Police say a Cobleskill man was involved in a scam that cost credit card companies as much as $20,000 a day while gathering loot that was distributed throughout the country and to Nigeria.
Cobleskill Police Department Investigator Rich Bialkowski said Walter S. Martin, 65, likely started out as a victim of the Nigeria-based criminal enterprise but investigators allege his involvement evolved to the point where he was working with the group.
The investigation, which began after a complaint by Citibank North America, uncovered a large bounty of goods purchased either with victim’s credit cards or credit cards police said Martin and his cohorts were able to establish using victim’s personal information.
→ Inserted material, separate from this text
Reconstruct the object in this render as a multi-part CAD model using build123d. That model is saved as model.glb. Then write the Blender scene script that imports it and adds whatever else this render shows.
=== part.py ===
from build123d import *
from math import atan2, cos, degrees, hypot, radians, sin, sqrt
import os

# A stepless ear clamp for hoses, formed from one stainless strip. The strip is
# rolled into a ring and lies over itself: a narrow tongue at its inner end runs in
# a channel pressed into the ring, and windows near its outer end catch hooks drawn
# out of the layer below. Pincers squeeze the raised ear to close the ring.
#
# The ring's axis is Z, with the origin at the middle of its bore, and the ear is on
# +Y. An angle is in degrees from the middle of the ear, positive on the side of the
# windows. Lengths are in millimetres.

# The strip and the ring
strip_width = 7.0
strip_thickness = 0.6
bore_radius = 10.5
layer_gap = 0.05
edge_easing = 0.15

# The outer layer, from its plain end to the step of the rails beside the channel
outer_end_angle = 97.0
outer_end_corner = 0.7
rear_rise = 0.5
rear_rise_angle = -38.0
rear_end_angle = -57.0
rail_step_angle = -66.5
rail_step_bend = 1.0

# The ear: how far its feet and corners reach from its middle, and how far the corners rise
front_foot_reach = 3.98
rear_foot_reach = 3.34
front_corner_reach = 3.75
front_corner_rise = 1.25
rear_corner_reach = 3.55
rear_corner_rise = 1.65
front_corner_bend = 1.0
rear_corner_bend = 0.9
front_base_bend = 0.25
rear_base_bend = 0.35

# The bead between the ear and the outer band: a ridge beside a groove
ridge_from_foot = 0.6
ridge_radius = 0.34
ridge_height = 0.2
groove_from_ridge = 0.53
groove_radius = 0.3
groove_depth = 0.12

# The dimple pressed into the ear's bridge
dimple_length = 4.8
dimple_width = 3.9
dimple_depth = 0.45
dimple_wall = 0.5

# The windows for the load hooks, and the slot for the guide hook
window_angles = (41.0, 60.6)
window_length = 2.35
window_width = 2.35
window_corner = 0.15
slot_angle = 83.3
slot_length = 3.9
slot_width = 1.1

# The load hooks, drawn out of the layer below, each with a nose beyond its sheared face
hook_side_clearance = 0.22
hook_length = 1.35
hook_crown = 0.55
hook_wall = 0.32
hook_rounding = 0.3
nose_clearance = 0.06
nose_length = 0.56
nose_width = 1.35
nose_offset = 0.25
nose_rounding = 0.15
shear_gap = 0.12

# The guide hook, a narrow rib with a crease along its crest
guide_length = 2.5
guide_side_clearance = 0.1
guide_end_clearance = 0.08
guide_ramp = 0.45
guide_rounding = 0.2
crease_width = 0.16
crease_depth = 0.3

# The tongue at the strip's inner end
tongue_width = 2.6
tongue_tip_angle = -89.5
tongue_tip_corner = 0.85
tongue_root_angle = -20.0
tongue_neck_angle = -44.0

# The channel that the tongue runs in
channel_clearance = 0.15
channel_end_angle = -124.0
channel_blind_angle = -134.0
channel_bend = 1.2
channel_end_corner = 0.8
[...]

Other credit card companies were targeted in addition to Citibank, Bialkowski said.
He said police found numerous credit cards issued in Martin’s name, as well as cards belonging to others. Police believe Martin would use the credit cards to buy items like those investigators found in his home: iPads, jewelry, gold bullion, laptop computers, clothing and a “little of everything.”
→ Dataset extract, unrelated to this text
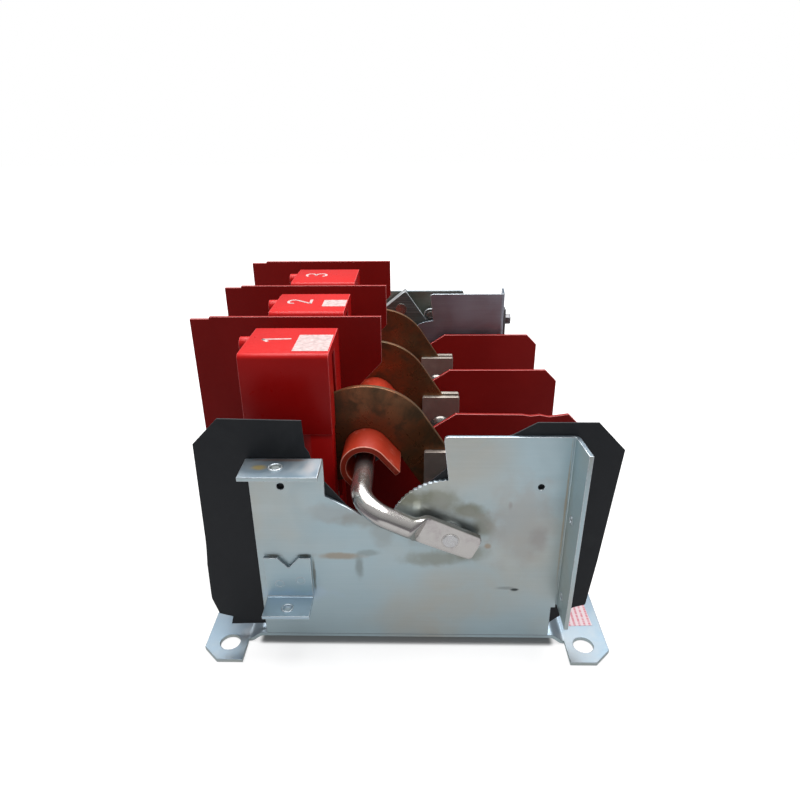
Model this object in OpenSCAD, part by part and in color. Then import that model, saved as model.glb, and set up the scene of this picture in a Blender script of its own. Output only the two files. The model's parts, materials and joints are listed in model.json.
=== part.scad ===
/* [Poles] */
// Distance from one pole to the next
pole_pitch = 112.8; // [96:0.1:136]
// Near side plate's outer face to the first pole's blade
first_pole = 76.5; // [68:0.5:84]
// Last pole's blade to the far side plate's outer face
last_pole = 94.7; // [92:0.5:110]

/* [Side plates] */
// Thickness of the plated sheet
sheet_t = 3; // [2:0.1:3.6]
// Width of a side plate, along X
plate_w = 236.5; // [230:0.5:284]
// Height of a side plate's taller end over the floor
plate_h = 190; // [185:1:226]
// Height of a side plate's lower end over the floor
shelf_h = 172.6; // [166:0.2:184]
// Width of the shelf that is bent out at the lower end
shelf_w = 55; // [46:0.5:56]
// Reach of the shelf in front of the plate
shelf_reach = 26.5; // [20:0.5:32]
// Reach of the upright edge flange in front of the plate
edge_reach = 27; // [20:0.5:30]
// Height over the floor where the edge flange ends
edge_z0 = 38; // [34:0.2:46]
// Radius of the round shoulder about the pivot
shoulder_r = 47; // [40:0.5:50]

/* [Base pan] */
// Height of the pan's raised middle over its flanges
pan_rise = 6; // [4:0.5:9]
// Raised middle past a side plate's right foot
pan_margin = 2.8; // [2:0.1:8]
// Width of the joggle between the raised middle and a flange
joggle_w = 11.4; // [8:0.2:16]
// Width of one flange
flange_w = 33.8; // [28:0.2:36]
// Reach of the ears past the side plates
ear_reach = 22.4; // [18:0.2:27]
// Chamfer on the outer corner of an ear
ear_chamfer = 13; // [8:0.5:16]
// Mounting hole to the flange's outer edge
hole_in = 19.5; // [16:0.5:22]
// Distance from a side plate's outer face to the mounting holes
hole_out = 4.1; // [3:0.1:7]
// Mounting hole diameter
hole_d = 16; // [13:0.5:18]

/* [Crossbar] */
// Pivot to crossbar axis
arm_len = 73.4; // [72:0.1:76]
// Angle of the arm over level, closed
arm_ang = 154.4; // [152:0.1:156]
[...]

Bialkowski said police believe Martin was sending the merchandise to people in other states or Nigeria or selling them online on Craiglist or eBay and sending the proceeds to Nigeria.
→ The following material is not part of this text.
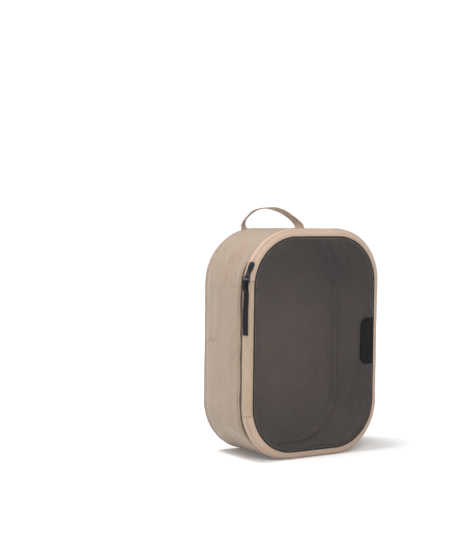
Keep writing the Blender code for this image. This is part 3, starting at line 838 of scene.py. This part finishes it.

He said at this stage of the investigation, police haven’t found any local victims. Bialkowski said it’s unlikely there will be any arrests in Nigeria.
He said people should make sure to use a common-sense approach to avoid being victimized. He said people should only make transactions online using secure sites, and they should check their credit history on a regular basis.
The U.S. Secret Service and office of Schoharie County District Attorney James Sacket assisted in the investigation, according to Cobleskill police.
Albany-based Secret Service Resident Agent in Charge William Leege referred questions to Cobleskill police. Sacket could not be reached Tuesday.
Martin was charged with fourth-degree criminal possession of stolen property and two counts each of third-degree identity theft and third-degree unlawful possession of personal identification information. He was released on appearance tickets.